• Exercise task
Reproduce the first line and every line after it, exactly, through the one containing "track_clearance = 0.3". Leave out the rest.

• Supplied data
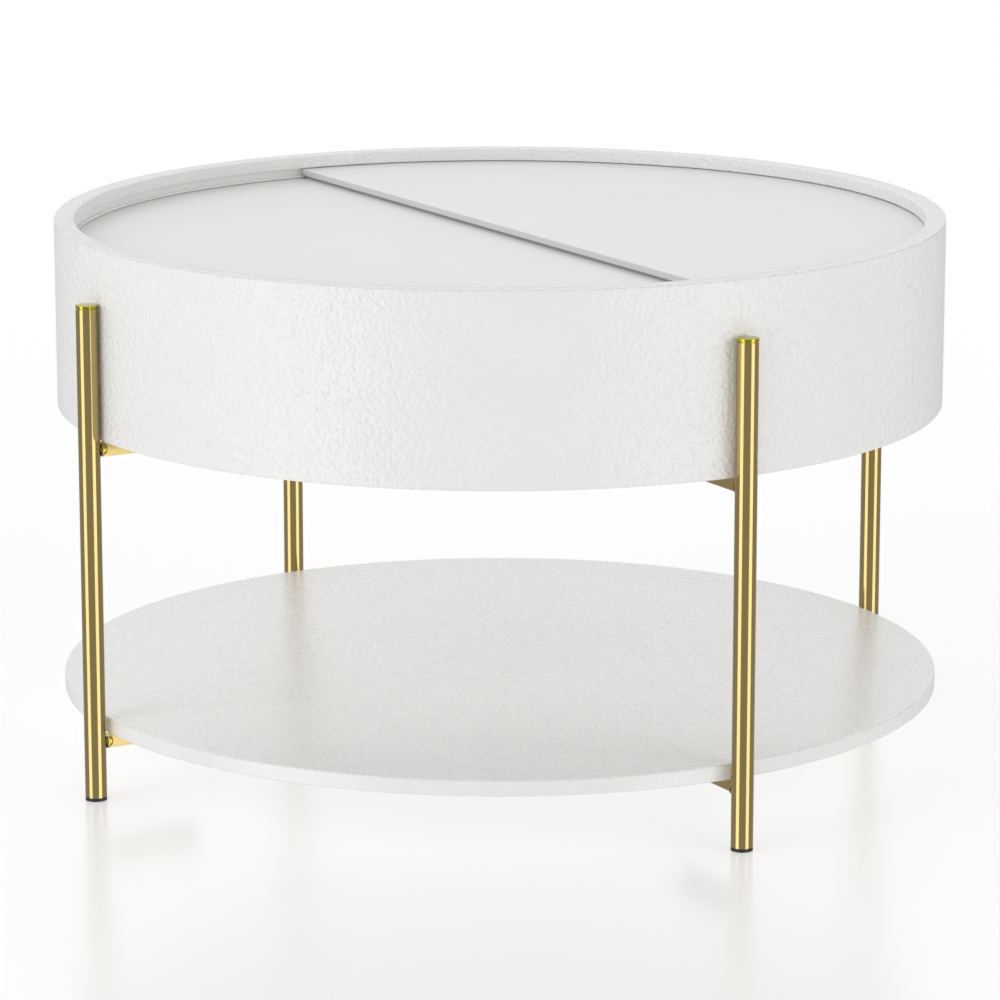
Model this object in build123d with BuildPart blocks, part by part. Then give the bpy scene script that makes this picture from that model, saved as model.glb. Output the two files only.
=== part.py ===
from build123d import *
import math
import os

# Round storage coffee table: a drum on four tube legs, with a shelf near the floor.
# The drum's top is two half-moon lids that turn flat about the drum's vertical axis,
# one over the other, in two round tracks. Millimetres, +Z up, origin on the floor on
# the drum's axis. The seam between the lids lies along Y, and the legs stand on X and Y.

# ---------------------------------------------------------------- driving dimensions
drum_radius = 400
drum_height = 168
drum_bottom = 321.5
rim_width = 18
wall = 14
skin = 0.8
edge_rounding = 1.5
glue_gap = 0.1
floor_thickness = 15

shelf_radius = 398.3
shelf_thickness = 14
shelf_bottom = 59.2
shelf_rounding = 1.2

tube_diameter = 19
tube_wall = 1.5
leg_circle = 410.2
leg_top = 442
cap_height = 2.6
cap_neck_height = 0.4
cap_neck_inset = 0.7
cap_overhang = 0.1
cap_rounding = 0.5
cap_stem = 12
foot_height = 3
foot_rounding = 1
foot_stem = 15

lid_thickness = 6
lid_skin = 0.5
lid_rounding = 0.4
lid_side_clearance = 2
lip_depth = 11.1
lip_clearance = 1
rib_thickness = 2
rib_clearance = 0.5
rib_setback = 0.4
track_clearance = 0.3

plate = 2
bracket_depth = 16
bracket_length = 90
bolt_drop = 7.4
tab_end_radius = 6.2
fold_outer_radius = 2.5
fold_inner_radius = 0.5
web_offset = 6
flange_reach = 14
flange_end_gap = 10
tab_fold_start = 50

# ---------------------------------------------------------------- worked-out dimensions
drum_top = drum_bottom + drum_height
rim_inner = drum_radius - rim_width
wall_inner = drum_radius - wall
liner_outer = wall_inner - glue_gap
floor_top = drum_bottom + floor_thickness

lip_bottom = drum_top - lip_depth
upper_lid_top = lip_bottom - lip_clearance
upper_lid_bottom = upper_lid_top - lid_thickness
rib_top = upper_lid_bottom - track_clearance
rib_bottom = rib_top - rib_thickness
lower_lid_top = rib_bottom - rib_clearance
lower_lid_bottom = lower_lid_top - lid_thickness
liner_top = lower_lid_bottom - track_clearance
lid_radius = wall_inner - lid_side_clearance

lap_width = 10
lap_half_length = 380
felt_width = 7
felt_setback = 1.5
felt_end_gap = 1.5
divider_thickness = 12
divider_end_gap = 0.5
divider_felt_thickness = 1.5
divider_top = liner_top - divider_felt_thickness
divider_half_length = rim_inner - divider_end_gap

stop_angle = 1.2
stop_gap_angle = 0.1

skin_turn_in = 386.5
shelf_board_turn_in = skin_turn_in - 0.5
shelf_top = shelf_bottom + shelf_thickness
tube_radius = tube_diameter / 2
bore_radius = tube_radius - tube_wall
tube_top = leg_top - cap_height - cap_neck_height
drum_bolt_height = drum_bottom - bolt_drop
shelf_bolt_height = shelf_bottom - bolt_drop

# Leg places: the angle of each leg, and the side its brackets' web is folded on
legs = {"right": (0, -1), "back": (90, 1), "left": (180, -1), "front": (270, 1)}

# Fasteners: shank radius, head radius, head height and length under the head, then the
# rounding of the head, the tip, and the socket or cross recess
bolt_shank, bolt_head, bolt_head_height, bolt_length = 2.5, 5, 3.5, 12
screw_shank, screw_head, screw_head_height, screw_length = 2, 3.75, 2.4, 12
sunk_shank, sunk_head = 2, 4
wall_screw_length = 35
divider_screw_length = 40
bolt_rounding, bolt_tip_chamfer = 2, 0.6
socket_size, socket_depth = 1.73, 2
screw_rounding, screw_tip_chamfer = 1.2, 1.5
recess_length, recess_width, recess_depth = 4, 0.9, 1.4
sunk_tip = 2
pilot_end_gap = 0.5
fit_gap = 0.05
plate_hole_gap = 0.15
screw_offset = 4
screw_radii = (325, 372)
wall_screw_angles = [22.5 + 45 * k for k in range(8)]
divider_screw_places = (-300, 0, 300)

# Rivet nut: flange and body radii, bulge radius and where it starts and ends, body length
nut_flange, nut_flange_radius, nut_body = 0.7, 5, 3.5
nut_bulge, nut_bulge_start, nut_bulge_end, nut_length = 4.8, 4.2, 6.2, 12

# Bolt stack inwards from the tube: nut flange, bracket tab, bolt head
tab_outer = leg_circle - tube_radius - nut_flange
tab_inner = tab_outer - plate
bracket_inner = tab_outer - bracket_length

os.makedirs("parts", exist_ok=True)


def around(angle, radius, height):
    """A point at an angle in degrees about the drum's axis."""
    turn = math.radians(angle)
    return Vector(radius * math.cos(turn), radius * math.sin(turn), height)


def leg_plane(angle, height):
    """A level plane at the drum's axis whose x runs out to the leg at this angle."""
    return Plane(origin=(0, 0, height), x_dir=around(angle, 1, 0), z_dir=(0, 0, 1))


def facing_in(angle, radius, height):
    """A plane on the radius whose normal points in, towards the drum's axis."""
    return Plane(origin=around(angle, radius, height), x_dir=(0, 0, 1), z_dir=around(angle, -1, 0))


def facing_out(angle, radius, height):
    """A plane on the radius whose normal points out, away from the drum's axis."""
    return Plane(origin=around(angle, radius, height), x_dir=(0, 0, 1), z_dir=around(angle, 1, 0))


def facing_down(x, y, height):
    """A level plane whose normal points down."""
    return Plane(origin=(x, y, height), x_dir=(1, 0, 0), z_dir=(0, 0, -1))


def save(piece, name):
    """Label a finished piece and write it as its own STEP file."""
    piece.part.label = name
    export_step(piece.part, f"parts/{name}.step")


bolt_planes = [
    facing_in(angle, tab_inner, height)
    for height in (drum_bolt_height, shelf_bolt_height)
    for angle, side in legs.values()
]
wall_screw_height = drum_bottom + floor_thickness / 2
wall_screw_radius = drum_radius - skin - glue_gap
wall_screw_planes = [facing_out(a, wall_screw_radius, wall_screw_height) for a in wall_screw_angles]
divider_screw_planes = [facing_down(0, y, drum_bottom) for y in divider_screw_places]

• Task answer
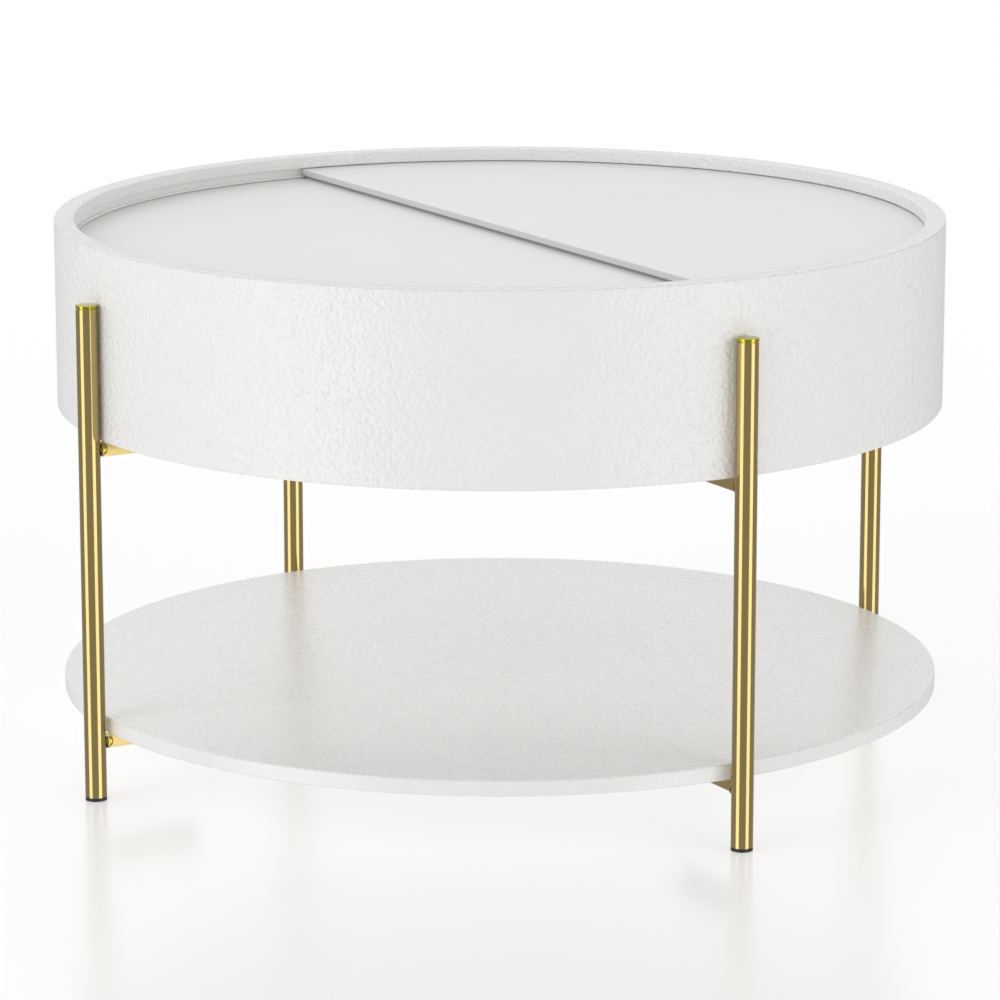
Model this object in build123d with BuildPart blocks, part by part. Then give the bpy scene script that makes this picture from that model, saved as model.glb. Output the two files only.
=== part.py ===
from build123d import *
import math
import os

# Round storage coffee table: a drum on four tube legs, with a shelf near the floor.
# The drum's top is two half-moon lids that turn flat about the drum's vertical axis,
# one over the other, in two round tracks. Millimetres, +Z up, origin on the floor on
# the drum's axis. The seam between the lids lies along Y, and the legs stand on X and Y.

# ---------------------------------------------------------------- driving dimensions
drum_radius = 400
drum_height = 168
drum_bottom = 321.5
rim_width = 18
wall = 14
skin = 0.8
edge_rounding = 1.5
glue_gap = 0.1
floor_thickness = 15

shelf_radius = 398.3
shelf_thickness = 14
shelf_bottom = 59.2
shelf_rounding = 1.2

tube_diameter = 19
tube_wall = 1.5
leg_circle = 410.2
leg_top = 442
cap_height = 2.6
cap_neck_height = 0.4
cap_neck_inset = 0.7
cap_overhang = 0.1
cap_rounding = 0.5
cap_stem = 12
foot_height = 3
foot_rounding = 1
foot_stem = 15

lid_thickness = 6
lid_skin = 0.5
lid_rounding = 0.4
lid_side_clearance = 2
lip_depth = 11.1
lip_clearance = 1
rib_thickness = 2
rib_clearance = 0.5
rib_setback = 0.4
track_clearance = 0.3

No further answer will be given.